Output, please, exactly those lines of the listing that come before the line with "---- Head: button", along with that line itself.

*** DATA ***

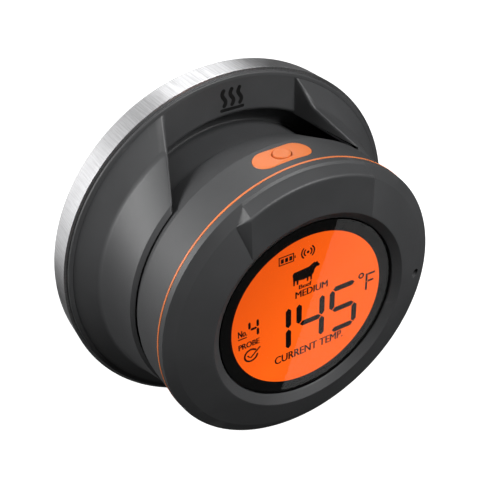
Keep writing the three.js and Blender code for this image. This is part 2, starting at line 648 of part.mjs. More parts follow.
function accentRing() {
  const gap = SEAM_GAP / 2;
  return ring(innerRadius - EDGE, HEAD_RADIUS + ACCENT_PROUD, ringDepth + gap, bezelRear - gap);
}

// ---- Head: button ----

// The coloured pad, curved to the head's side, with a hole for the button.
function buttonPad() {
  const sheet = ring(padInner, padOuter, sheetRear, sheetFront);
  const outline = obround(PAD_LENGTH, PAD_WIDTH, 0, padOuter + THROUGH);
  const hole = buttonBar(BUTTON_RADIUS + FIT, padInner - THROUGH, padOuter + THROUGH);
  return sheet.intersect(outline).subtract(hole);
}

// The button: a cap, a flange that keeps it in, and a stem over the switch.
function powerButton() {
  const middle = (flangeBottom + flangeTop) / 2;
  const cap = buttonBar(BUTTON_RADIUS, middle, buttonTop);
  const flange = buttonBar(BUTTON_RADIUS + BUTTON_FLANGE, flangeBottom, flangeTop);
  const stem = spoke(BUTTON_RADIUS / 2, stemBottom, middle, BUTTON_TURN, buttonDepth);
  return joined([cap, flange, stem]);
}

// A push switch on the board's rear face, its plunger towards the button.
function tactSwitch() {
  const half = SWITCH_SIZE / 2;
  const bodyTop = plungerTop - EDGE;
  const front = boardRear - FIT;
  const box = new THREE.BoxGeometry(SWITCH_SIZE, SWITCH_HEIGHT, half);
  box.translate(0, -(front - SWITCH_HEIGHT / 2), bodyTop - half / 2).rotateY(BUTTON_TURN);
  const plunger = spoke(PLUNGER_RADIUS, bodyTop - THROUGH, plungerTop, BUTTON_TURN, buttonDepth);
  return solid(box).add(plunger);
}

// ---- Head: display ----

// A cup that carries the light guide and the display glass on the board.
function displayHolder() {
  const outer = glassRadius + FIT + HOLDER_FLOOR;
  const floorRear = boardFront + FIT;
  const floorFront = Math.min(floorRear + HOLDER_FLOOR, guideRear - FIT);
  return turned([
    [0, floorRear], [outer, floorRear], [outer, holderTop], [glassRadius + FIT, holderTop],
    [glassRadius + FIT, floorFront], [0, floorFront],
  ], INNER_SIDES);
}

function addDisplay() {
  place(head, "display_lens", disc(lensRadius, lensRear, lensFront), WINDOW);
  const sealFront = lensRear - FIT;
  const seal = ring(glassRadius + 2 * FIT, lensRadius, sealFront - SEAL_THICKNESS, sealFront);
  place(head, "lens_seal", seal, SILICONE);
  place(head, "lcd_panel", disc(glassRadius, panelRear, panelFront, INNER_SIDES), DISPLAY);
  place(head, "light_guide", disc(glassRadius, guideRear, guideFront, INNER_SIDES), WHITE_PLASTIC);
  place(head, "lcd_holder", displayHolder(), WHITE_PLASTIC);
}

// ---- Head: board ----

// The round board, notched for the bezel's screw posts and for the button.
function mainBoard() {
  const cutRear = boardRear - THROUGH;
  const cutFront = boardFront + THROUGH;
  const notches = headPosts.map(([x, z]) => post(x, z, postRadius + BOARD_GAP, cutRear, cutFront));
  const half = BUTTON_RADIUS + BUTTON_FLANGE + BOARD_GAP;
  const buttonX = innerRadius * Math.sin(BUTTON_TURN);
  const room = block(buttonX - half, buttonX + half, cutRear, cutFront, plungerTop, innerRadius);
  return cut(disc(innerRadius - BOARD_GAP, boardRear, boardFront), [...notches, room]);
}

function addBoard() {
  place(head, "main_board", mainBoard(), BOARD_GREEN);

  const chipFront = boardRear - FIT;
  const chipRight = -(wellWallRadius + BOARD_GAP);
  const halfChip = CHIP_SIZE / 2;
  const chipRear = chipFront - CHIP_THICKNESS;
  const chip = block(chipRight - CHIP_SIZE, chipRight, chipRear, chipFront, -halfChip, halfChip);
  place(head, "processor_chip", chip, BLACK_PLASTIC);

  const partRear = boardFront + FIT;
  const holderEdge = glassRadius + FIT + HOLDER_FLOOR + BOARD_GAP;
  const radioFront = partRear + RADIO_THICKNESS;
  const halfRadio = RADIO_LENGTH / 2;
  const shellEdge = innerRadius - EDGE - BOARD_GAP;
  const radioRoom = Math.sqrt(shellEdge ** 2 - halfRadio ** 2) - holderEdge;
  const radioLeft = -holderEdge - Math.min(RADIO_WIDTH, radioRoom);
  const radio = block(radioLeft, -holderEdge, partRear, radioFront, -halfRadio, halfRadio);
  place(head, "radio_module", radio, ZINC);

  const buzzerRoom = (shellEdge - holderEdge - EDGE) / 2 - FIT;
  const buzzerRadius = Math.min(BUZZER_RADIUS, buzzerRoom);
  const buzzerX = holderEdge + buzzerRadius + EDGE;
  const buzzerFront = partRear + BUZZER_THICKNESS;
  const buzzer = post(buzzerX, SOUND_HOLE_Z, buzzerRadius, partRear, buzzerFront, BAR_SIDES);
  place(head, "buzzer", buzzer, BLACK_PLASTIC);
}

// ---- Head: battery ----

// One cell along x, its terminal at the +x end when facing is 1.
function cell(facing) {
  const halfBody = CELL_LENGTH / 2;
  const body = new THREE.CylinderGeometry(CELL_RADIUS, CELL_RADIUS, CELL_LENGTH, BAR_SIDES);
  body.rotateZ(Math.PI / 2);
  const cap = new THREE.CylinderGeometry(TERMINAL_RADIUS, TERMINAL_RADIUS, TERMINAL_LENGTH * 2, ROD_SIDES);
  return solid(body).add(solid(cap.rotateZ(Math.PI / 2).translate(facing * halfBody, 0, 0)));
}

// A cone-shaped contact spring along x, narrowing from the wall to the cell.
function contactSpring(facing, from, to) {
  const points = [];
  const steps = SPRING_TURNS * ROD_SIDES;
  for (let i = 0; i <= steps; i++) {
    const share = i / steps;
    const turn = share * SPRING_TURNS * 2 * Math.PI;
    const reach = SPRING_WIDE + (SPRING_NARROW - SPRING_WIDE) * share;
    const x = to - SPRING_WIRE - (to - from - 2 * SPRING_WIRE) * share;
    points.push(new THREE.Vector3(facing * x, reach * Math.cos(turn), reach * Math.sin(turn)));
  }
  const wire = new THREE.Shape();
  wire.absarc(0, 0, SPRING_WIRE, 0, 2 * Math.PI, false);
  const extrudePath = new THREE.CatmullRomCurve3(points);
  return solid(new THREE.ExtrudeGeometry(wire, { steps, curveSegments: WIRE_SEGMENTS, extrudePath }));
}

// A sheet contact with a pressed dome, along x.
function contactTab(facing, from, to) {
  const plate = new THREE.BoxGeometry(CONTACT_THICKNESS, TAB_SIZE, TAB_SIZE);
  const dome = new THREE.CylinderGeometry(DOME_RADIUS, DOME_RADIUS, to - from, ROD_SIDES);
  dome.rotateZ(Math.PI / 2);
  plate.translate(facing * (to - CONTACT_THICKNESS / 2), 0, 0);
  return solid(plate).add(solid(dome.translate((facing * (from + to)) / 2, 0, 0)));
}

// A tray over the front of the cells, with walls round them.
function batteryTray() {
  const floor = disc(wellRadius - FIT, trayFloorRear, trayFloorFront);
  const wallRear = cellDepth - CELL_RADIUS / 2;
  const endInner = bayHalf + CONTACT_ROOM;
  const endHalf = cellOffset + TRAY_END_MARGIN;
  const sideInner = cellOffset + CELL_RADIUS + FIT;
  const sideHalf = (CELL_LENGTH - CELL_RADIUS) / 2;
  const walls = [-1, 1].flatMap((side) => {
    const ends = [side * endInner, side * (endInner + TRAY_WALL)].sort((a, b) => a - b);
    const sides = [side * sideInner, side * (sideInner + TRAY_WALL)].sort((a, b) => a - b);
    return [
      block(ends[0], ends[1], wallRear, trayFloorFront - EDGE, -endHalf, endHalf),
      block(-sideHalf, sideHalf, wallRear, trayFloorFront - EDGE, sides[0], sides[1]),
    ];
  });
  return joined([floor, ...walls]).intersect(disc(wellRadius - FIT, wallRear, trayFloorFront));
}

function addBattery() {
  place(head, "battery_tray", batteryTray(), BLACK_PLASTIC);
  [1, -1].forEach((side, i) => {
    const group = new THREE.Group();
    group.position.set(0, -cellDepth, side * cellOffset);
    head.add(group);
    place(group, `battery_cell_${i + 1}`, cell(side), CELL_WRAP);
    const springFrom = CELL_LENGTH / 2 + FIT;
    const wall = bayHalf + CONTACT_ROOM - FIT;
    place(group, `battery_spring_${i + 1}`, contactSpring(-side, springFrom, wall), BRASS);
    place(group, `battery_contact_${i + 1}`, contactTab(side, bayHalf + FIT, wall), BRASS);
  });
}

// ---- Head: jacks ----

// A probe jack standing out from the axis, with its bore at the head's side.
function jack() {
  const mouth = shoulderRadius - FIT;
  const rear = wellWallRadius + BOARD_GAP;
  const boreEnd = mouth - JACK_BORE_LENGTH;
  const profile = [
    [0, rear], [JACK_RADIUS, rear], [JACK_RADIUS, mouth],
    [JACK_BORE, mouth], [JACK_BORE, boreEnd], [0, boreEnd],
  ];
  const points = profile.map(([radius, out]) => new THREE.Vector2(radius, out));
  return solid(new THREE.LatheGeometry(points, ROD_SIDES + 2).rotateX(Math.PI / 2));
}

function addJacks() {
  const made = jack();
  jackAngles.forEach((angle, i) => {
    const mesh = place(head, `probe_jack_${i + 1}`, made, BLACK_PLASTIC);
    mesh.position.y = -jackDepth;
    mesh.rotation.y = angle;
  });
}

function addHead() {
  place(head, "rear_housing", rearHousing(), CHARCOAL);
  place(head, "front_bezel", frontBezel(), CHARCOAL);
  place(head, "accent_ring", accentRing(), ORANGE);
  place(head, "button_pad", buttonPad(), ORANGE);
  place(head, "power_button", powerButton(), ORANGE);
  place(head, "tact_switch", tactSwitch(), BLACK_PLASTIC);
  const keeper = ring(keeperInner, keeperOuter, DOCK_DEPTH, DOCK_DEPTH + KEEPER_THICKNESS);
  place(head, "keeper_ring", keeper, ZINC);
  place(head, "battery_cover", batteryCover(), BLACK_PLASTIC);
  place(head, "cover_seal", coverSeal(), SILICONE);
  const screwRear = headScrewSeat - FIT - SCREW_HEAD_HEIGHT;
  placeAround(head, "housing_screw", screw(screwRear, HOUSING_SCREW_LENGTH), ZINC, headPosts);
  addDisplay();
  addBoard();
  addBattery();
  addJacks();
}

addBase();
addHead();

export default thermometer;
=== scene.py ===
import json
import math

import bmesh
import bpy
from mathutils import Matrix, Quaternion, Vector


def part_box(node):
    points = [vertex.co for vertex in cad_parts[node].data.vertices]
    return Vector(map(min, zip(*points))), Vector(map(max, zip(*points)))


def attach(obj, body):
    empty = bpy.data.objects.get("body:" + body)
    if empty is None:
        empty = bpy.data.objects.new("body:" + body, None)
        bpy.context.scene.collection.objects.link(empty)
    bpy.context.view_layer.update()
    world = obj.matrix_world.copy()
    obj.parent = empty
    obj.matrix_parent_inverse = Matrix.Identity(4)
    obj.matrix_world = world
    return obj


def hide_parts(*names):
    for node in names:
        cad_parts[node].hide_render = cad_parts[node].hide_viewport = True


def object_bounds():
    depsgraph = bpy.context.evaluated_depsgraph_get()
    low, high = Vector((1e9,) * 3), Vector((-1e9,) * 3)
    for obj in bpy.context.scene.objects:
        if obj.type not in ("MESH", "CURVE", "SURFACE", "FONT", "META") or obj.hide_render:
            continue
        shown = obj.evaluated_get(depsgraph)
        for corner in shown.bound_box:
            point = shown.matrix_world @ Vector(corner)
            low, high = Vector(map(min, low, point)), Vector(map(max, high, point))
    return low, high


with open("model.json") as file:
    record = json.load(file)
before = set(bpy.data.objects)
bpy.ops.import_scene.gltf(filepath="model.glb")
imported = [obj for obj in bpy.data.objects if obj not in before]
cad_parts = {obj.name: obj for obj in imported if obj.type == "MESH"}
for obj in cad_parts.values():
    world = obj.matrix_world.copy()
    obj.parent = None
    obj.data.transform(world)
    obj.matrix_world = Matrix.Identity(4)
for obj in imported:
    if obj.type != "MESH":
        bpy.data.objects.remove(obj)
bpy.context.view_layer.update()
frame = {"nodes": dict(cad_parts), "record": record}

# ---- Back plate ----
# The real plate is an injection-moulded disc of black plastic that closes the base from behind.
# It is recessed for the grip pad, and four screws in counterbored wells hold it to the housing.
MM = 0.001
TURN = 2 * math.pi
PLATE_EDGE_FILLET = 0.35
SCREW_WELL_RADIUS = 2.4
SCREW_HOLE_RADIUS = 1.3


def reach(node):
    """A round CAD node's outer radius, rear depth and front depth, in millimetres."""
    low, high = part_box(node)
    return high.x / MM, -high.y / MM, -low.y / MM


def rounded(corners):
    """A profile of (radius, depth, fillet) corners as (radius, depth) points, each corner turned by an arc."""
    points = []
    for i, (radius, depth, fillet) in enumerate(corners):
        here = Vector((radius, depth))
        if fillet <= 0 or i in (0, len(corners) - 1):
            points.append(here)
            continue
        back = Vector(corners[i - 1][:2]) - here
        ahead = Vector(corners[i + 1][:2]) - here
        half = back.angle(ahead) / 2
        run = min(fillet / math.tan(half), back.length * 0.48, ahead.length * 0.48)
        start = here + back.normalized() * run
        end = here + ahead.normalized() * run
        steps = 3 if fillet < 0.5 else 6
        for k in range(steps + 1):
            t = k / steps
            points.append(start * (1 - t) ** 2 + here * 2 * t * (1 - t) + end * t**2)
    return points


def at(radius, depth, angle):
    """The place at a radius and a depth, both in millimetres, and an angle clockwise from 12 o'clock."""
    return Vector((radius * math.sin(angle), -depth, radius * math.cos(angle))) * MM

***

• [SOLUTION TO THE EXERCISE]:
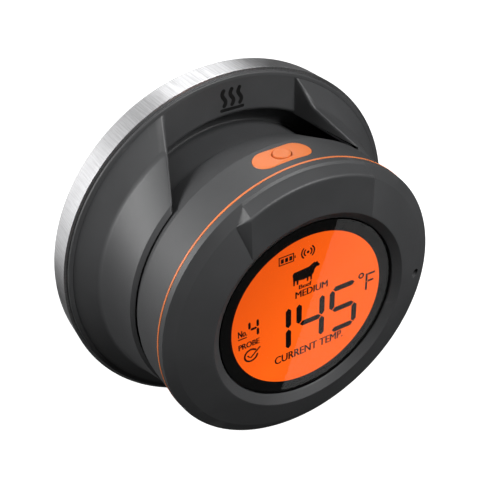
Keep writing the three.js and Blender code for this image. This is part 2, starting at line 648 of part.mjs. More parts follow.
function accentRing() {
  const gap = SEAM_GAP / 2;
  return ring(innerRadius - EDGE, HEAD_RADIUS + ACCENT_PROUD, ringDepth + gap, bezelRear - gap);
}

// ---- Head: button ----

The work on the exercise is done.